- **GIVEN EXERCISE**: Extract exactly those lines that lie between the start of the material and the line with "const WALL_DRAFT = 1.3;", including both boundary lines and no others.

- **DATASET EXCERPT**:
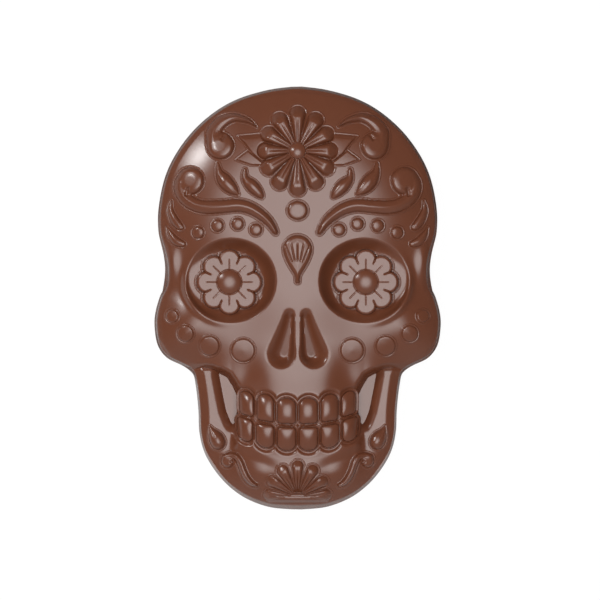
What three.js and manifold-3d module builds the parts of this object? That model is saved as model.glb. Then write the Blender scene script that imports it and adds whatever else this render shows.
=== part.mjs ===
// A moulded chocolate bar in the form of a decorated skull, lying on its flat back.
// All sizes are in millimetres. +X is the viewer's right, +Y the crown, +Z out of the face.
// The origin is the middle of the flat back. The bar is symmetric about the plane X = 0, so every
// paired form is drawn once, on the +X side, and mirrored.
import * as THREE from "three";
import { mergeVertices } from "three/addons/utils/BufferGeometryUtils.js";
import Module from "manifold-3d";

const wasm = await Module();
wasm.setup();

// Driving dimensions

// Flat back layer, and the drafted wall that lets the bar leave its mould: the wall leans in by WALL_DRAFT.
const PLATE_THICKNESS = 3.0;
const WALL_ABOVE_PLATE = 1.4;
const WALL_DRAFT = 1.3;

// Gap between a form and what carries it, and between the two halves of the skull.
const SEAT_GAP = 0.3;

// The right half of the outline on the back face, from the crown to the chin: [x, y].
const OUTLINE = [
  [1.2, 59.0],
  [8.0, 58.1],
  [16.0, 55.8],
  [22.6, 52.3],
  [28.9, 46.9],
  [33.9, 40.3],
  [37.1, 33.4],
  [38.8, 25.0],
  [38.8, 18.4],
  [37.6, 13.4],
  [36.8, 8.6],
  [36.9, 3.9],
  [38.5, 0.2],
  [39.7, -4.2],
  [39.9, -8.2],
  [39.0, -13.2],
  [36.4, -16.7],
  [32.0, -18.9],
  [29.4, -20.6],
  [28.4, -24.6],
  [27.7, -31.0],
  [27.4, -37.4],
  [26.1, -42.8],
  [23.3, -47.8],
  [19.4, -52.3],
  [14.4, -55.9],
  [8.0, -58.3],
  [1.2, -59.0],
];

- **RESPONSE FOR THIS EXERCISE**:
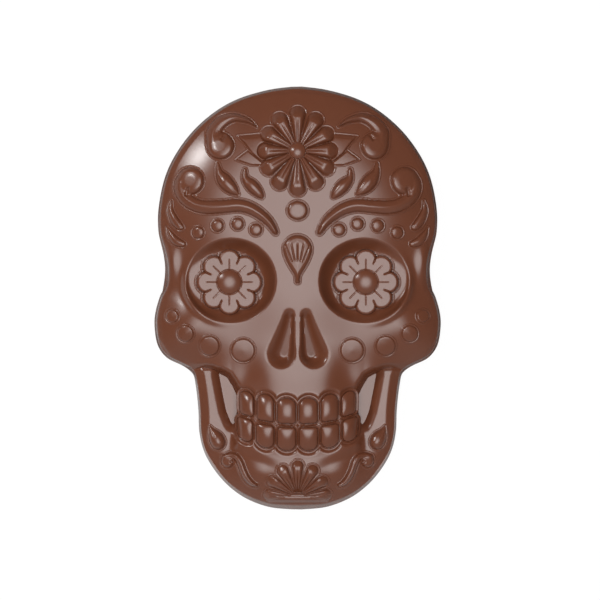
What three.js and manifold-3d module builds the parts of this object? That model is saved as model.glb. Then write the Blender scene script that imports it and adds whatever else this render shows.
=== part.mjs ===
// A moulded chocolate bar in the form of a decorated skull, lying on its flat back.
// All sizes are in millimetres. +X is the viewer's right, +Y the crown, +Z out of the face.
// The origin is the middle of the flat back. The bar is symmetric about the plane X = 0, so every
// paired form is drawn once, on the +X side, and mirrored.
import * as THREE from "three";
import { mergeVertices } from "three/addons/utils/BufferGeometryUtils.js";
import Module from "manifold-3d";

const wasm = await Module();
wasm.setup();

// Driving dimensions

// Flat back layer, and the drafted wall that lets the bar leave its mould: the wall leans in by WALL_DRAFT.
const PLATE_THICKNESS = 3.0;
const WALL_ABOVE_PLATE = 1.4;
const WALL_DRAFT = 1.3;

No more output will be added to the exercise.